The aging population, a shift toward delivering in-home healthcare and an increasing prevalence of diabetes, hypertension and other chronic diseases are all expected to boost medical device sales over the next 10 years, according to Wolters Kluwer.
These and other trends pushed the global medical devices market to $489 billion in 2021 and set it on track for $500 billion in revenues last year. The sector is now expected to reach $719 billion by 2029 as it grows at an annualized rate of 5.5% between 2022 and 2029.
Key Purchasing Criteria
As the medtech sector continues to grow, more attention is being paid to how the companies that are operating in it approach environmental, social and governance (ESG). According to a new Bain survey of procurement decision makers (i.e., those companies procuring goods from medtech firms), several ESG factors are “quickly becoming key purchasing criteria for healthcare providers.
“ESG is changing the rules of business—even in medtech,” the company adds. “The industry has historically lagged behind others, such as industrials and tech, in environmental and social efforts. But a shift is coming.”
The survey found that 75% of U.S. respondents expect the importance of ESG in purchasing criteria to increase in the next five years. Also in the U.S., an increasing number of medtech companies that Bain works with expect to formally include diversity, equity and inclusion (DE&I); material use, waste and circularity; and air quality in their purchasing criteria.
Bain says the pace of change on these fronts will be “much faster” in Europe. For example, it says the number of German providers that consider suppliers’ material use, waste and circularity; fair sourcing; and carbon and other greenhouse gas emissions is on track to grow by 2025.
“US healthcare providers are already more inclined to focus on social targets, whereas German [companies] are more likely to focus on environmental ones,” Bain reports. “Regardless of region, ESG initiatives that provide tangible value—such as implementing circularity practices, boosting energy efficiency and reducing packaging—have the strongest potential to resonate with customers.”
Right from the Start
According to Medtech News, sustainability starts right at the beginning of the design process, where manufacturers must now add sustainability factors into this early process.

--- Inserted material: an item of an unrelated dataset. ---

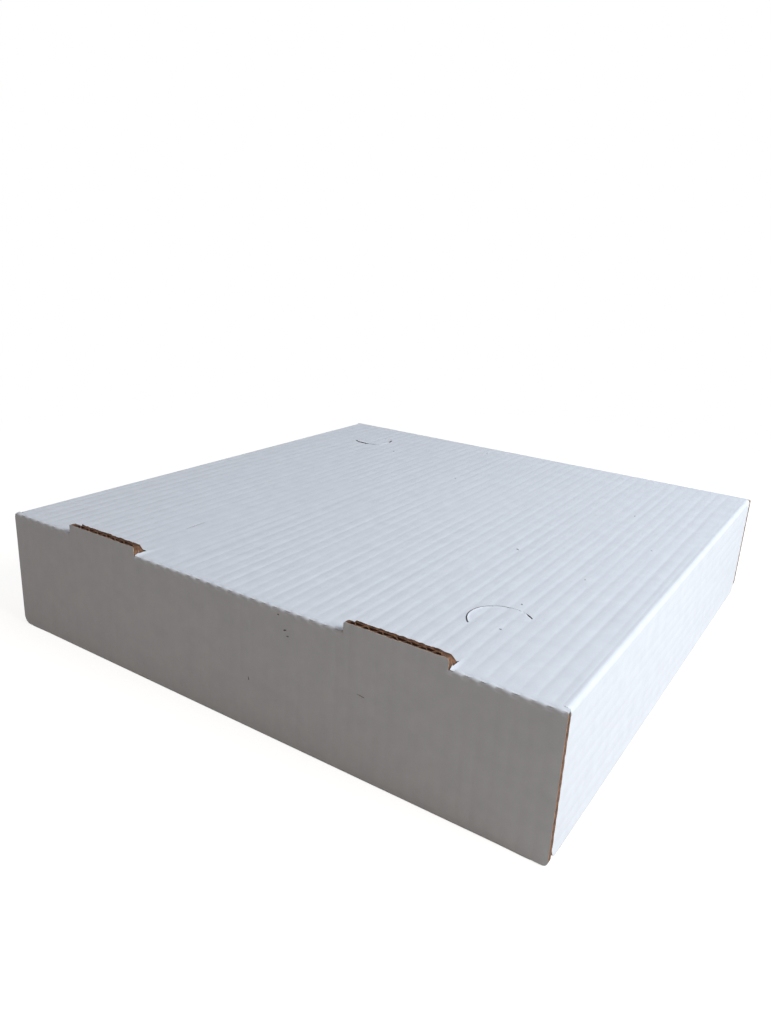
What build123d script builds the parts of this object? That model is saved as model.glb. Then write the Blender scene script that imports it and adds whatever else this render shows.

At the other end of the spectrum, medical device waste has become a global problem as devices become more complex and incorporate more electronic components and mixed materials.
“Sustainability also means considering how to reduce carbon emissions, energy and water use, and material waste across its entire lifespan, from design and material selection, to supply chain, to manufacturing and distribution,” Wideblue’s Barry Warden writes in Medtech News. “Sustainable medical devices are better for the environment and attractive to consumers and can provide cost savings, investor attractiveness and improved brand and competitive advantage.”
Putting an Emphasis on ESG
As the emphasis on ESG expands to include most industries, Bain expects the next generation of leading medtech companies to take what it calls a “value creation approach.” In other words, organizations will start thinking beyond their compliance agendas and start finding new ways to build competitive advantage.
Using this approach, medtech firms can both meet their own internal ESG goals and satisfy their customers’ expectations around sustainability in a world where everyone is requesting more of it. “This will involve deliberate choices around where to meet requirements to limit risk exposure and keep up with the market versus where to invest to deliver well above industry standards,” Bain points out. “Through these selected areas of ESG differentiation, medtech companies can win over procurement leaders and capture market share.”